GIVEN ENTRIES »
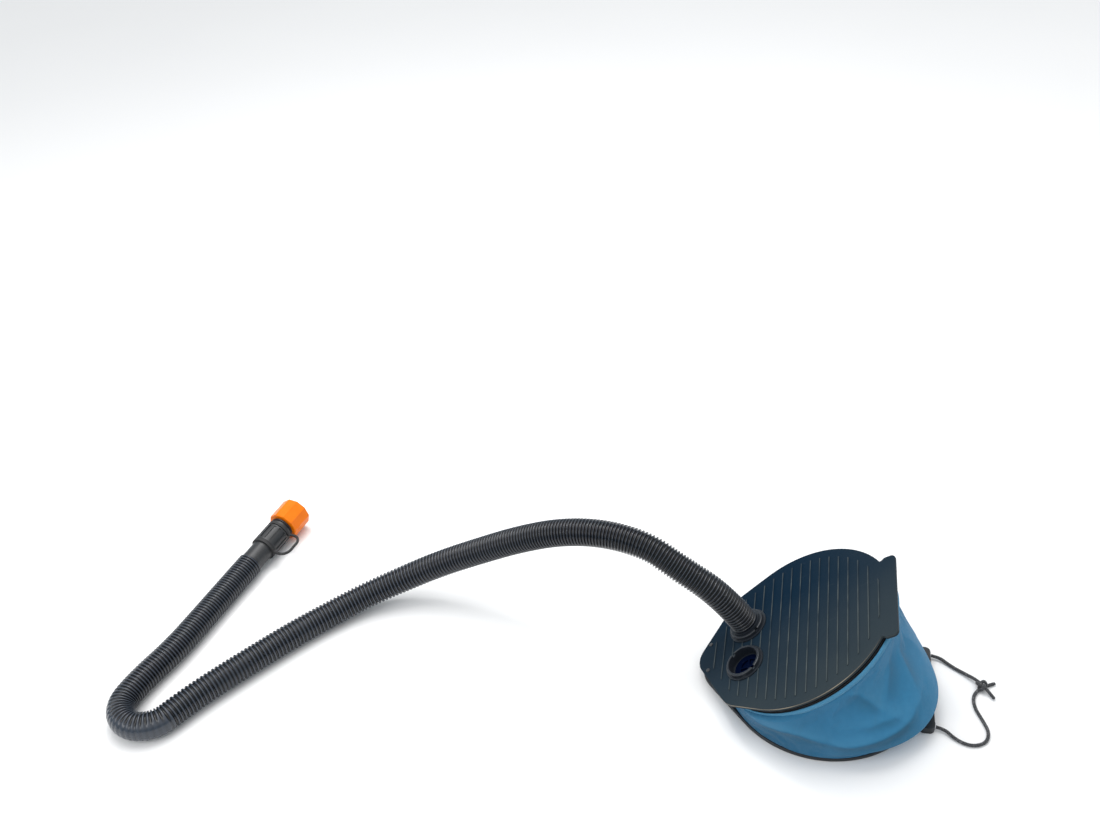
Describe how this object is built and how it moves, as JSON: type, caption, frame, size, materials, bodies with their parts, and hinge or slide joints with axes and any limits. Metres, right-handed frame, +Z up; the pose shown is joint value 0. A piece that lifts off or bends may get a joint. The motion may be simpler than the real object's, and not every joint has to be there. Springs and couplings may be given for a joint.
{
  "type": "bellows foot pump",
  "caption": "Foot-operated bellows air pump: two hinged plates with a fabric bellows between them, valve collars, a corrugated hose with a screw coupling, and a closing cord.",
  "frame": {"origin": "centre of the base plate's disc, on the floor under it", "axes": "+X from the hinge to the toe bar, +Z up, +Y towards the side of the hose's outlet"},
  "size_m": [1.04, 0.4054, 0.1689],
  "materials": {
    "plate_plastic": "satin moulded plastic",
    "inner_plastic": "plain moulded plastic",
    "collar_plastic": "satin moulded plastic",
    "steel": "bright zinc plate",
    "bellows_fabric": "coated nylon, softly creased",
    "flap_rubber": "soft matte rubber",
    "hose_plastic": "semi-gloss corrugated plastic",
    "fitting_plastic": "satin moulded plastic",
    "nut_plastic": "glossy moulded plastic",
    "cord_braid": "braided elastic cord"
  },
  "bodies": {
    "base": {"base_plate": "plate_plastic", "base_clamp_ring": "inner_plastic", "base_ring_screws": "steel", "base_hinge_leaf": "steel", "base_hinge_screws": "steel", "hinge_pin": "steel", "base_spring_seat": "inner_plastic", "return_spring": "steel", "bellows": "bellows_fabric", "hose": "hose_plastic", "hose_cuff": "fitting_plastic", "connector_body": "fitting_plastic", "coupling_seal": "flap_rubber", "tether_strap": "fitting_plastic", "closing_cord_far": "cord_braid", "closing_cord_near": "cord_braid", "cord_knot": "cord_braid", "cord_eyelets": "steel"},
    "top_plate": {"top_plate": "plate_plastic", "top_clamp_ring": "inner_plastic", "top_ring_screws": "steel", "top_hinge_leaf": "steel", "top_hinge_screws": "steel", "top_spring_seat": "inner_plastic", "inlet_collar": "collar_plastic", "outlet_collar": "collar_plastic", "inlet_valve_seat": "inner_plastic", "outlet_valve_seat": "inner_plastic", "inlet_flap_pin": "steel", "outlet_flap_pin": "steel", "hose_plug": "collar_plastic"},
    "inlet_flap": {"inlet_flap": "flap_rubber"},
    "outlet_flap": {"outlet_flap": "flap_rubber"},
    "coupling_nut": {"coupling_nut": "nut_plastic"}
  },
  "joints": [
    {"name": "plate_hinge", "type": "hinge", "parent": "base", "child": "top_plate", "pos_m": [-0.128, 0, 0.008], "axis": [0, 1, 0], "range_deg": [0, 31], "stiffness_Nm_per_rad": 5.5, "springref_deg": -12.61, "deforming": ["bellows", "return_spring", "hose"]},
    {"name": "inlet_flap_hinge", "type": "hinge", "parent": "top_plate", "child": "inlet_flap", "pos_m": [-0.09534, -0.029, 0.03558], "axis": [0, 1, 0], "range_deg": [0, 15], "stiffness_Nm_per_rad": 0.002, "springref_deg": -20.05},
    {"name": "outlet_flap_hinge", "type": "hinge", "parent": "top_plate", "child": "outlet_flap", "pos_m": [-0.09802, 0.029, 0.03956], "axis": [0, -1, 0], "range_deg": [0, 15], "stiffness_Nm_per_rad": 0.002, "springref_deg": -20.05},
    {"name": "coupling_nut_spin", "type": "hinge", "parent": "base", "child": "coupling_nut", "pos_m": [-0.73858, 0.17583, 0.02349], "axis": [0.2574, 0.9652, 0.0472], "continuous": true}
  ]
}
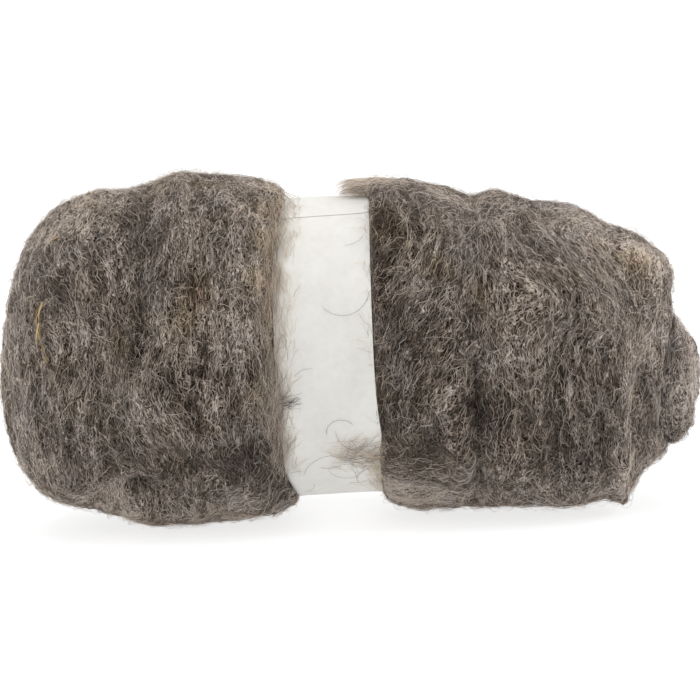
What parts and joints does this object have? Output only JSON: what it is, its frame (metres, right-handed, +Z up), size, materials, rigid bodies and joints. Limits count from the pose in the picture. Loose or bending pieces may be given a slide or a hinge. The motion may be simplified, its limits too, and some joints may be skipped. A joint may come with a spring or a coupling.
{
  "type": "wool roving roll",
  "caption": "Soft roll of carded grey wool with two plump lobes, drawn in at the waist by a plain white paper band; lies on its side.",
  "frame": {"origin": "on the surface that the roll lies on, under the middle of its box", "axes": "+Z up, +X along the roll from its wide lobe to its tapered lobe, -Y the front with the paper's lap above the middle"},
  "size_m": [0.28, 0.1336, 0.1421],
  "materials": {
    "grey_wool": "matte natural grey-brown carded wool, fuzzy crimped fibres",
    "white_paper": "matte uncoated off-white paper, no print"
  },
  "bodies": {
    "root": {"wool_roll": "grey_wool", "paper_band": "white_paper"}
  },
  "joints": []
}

STATED GOAL » Repeat the lines above exactly.

TASK RESPONSE »
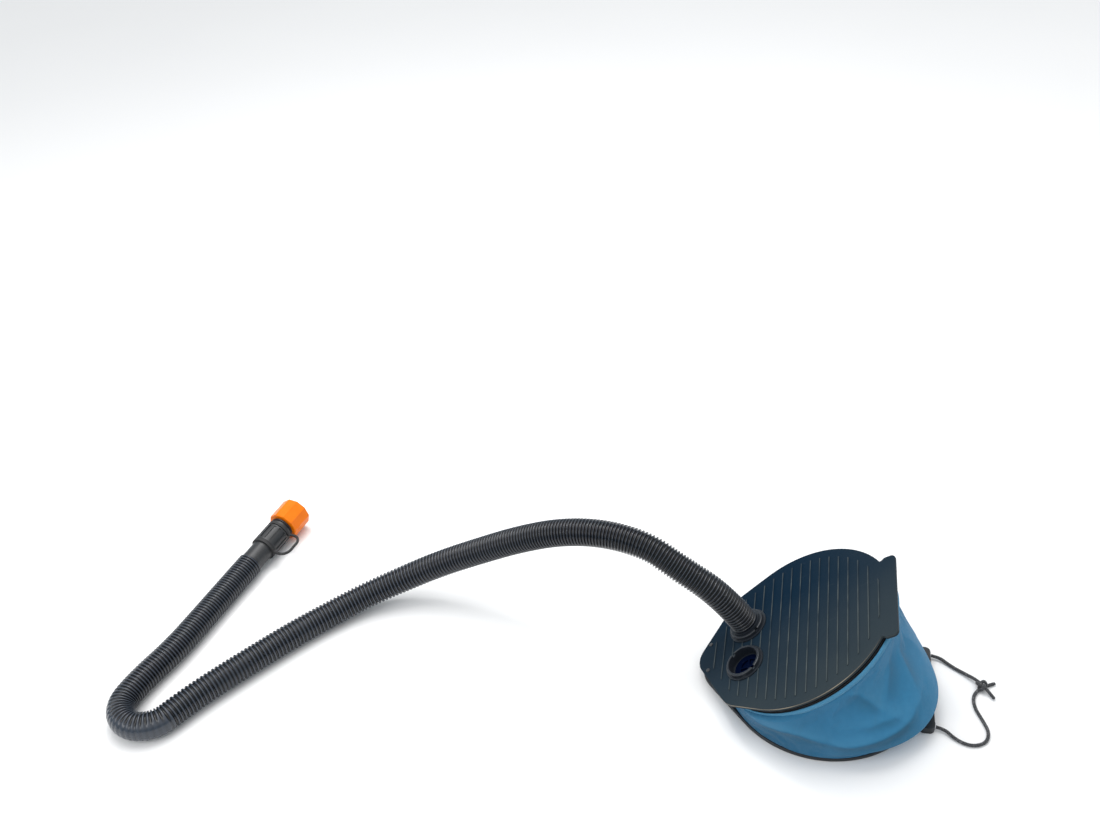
Describe how this object is built and how it moves, as JSON: type, caption, frame, size, materials, bodies with their parts, and hinge or slide joints with axes and any limits. Metres, right-handed frame, +Z up; the pose shown is joint value 0. A piece that lifts off or bends may get a joint. The motion may be simpler than the real object's, and not every joint has to be there. Springs and couplings may be given for a joint.
{
  "type": "bellows foot pump",
  "caption": "Foot-operated bellows air pump: two hinged plates with a fabric bellows between them, valve collars, a corrugated hose with a screw coupling, and a closing cord.",
  "frame": {"origin": "centre of the base plate's disc, on the floor under it", "axes": "+X from the hinge to the toe bar, +Z up, +Y towards the side of the hose's outlet"},
  "size_m": [1.04, 0.4054, 0.1689],
  "materials": {
    "plate_plastic": "satin moulded plastic",
    "inner_plastic": "plain moulded plastic",
    "collar_plastic": "satin moulded plastic",
    "steel": "bright zinc plate",
    "bellows_fabric": "coated nylon, softly creased",
    "flap_rubber": "soft matte rubber",
    "hose_plastic": "semi-gloss corrugated plastic",
    "fitting_plastic": "satin moulded plastic",
    "nut_plastic": "glossy moulded plastic",
    "cord_braid": "braided elastic cord"
  },
  "bodies": {
    "base": {"base_plate": "plate_plastic", "base_clamp_ring": "inner_plastic", "base_ring_screws": "steel", "base_hinge_leaf": "steel", "base_hinge_screws": "steel", "hinge_pin": "steel", "base_spring_seat": "inner_plastic", "return_spring": "steel", "bellows": "bellows_fabric", "hose": "hose_plastic", "hose_cuff": "fitting_plastic", "connector_body": "fitting_plastic", "coupling_seal": "flap_rubber", "tether_strap": "fitting_plastic", "closing_cord_far": "cord_braid", "closing_cord_near": "cord_braid", "cord_knot": "cord_braid", "cord_eyelets": "steel"},
    "top_plate": {"top_plate": "plate_plastic", "top_clamp_ring": "inner_plastic", "top_ring_screws": "steel", "top_hinge_leaf": "steel", "top_hinge_screws": "steel", "top_spring_seat": "inner_plastic", "inlet_collar": "collar_plastic", "outlet_collar": "collar_plastic", "inlet_valve_seat": "inner_plastic", "outlet_valve_seat": "inner_plastic", "inlet_flap_pin": "steel", "outlet_flap_pin": "steel", "hose_plug": "collar_plastic"},
    "inlet_flap": {"inlet_flap": "flap_rubber"},
    "outlet_flap": {"outlet_flap": "flap_rubber"},
    "coupling_nut": {"coupling_nut": "nut_plastic"}
  },
  "joints": [
    {"name": "plate_hinge", "type": "hinge", "parent": "base", "child": "top_plate", "pos_m": [-0.128, 0, 0.008], "axis": [0, 1, 0], "range_deg": [0, 31], "stiffness_Nm_per_rad": 5.5, "springref_deg": -12.61, "deforming": ["bellows", "return_spring", "hose"]},
    {"name": "inlet_flap_hinge", "type": "hinge", "parent": "top_plate", "child": "inlet_flap", "pos_m": [-0.09534, -0.029, 0.03558], "axis": [0, 1, 0], "range_deg": [0, 15], "stiffness_Nm_per_rad": 0.002, "springref_deg": -20.05},
    {"name": "outlet_flap_hinge", "type": "hinge", "parent": "top_plate", "child": "outlet_flap", "pos_m": [-0.09802, 0.029, 0.03956], "axis": [0, -1, 0], "range_deg": [0, 15], "stiffness_Nm_per_rad": 0.002, "springref_deg": -20.05},
    {"name": "coupling_nut_spin", "type": "hinge", "parent": "base", "child": "coupling_nut", "pos_m": [-0.73858, 0.17583, 0.02349], "axis": [0.2574, 0.9652, 0.0472], "continuous": true}
  ]
}
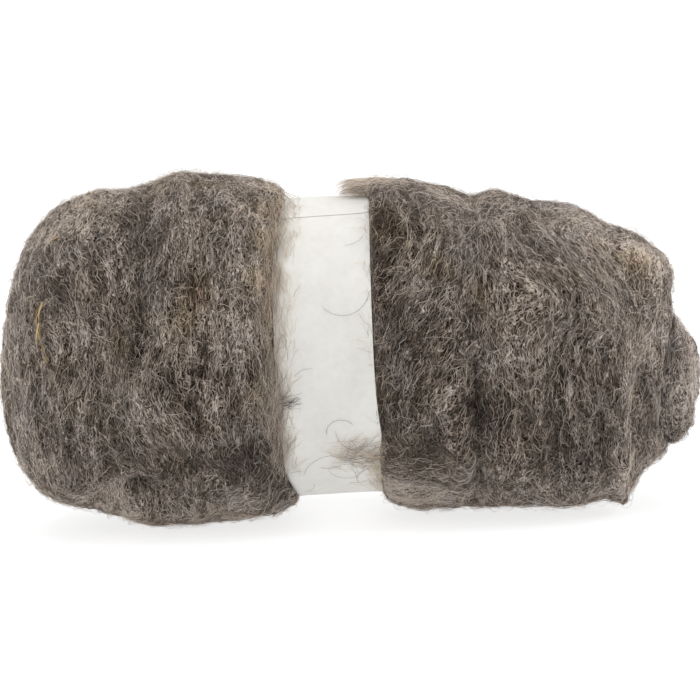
What parts and joints does this object have? Output only JSON: what it is, its frame (metres, right-handed, +Z up), size, materials, rigid bodies and joints. Limits count from the pose in the picture. Loose or bending pieces may be given a slide or a hinge. The motion may be simplified, its limits too, and some joints may be skipped. A joint may come with a spring or a coupling.
{
  "type": "wool roving roll",
  "caption": "Soft roll of carded grey wool with two plump lobes, drawn in at the waist by a plain white paper band; lies on its side.",
  "frame": {"origin": "on the surface that the roll lies on, under the middle of its box", "axes": "+Z up, +X along the roll from its wide lobe to its tapered lobe, -Y the front with the paper's lap above the middle"},
  "size_m": [0.28, 0.1336, 0.1421],
  "materials": {
    "grey_wool": "matte natural grey-brown carded wool, fuzzy crimped fibres",
    "white_paper": "matte uncoated off-white paper, no print"
  },
  "bodies": {
    "root": {"wool_roll": "grey_wool", "paper_band": "white_paper"}
  },
  "joints": []
}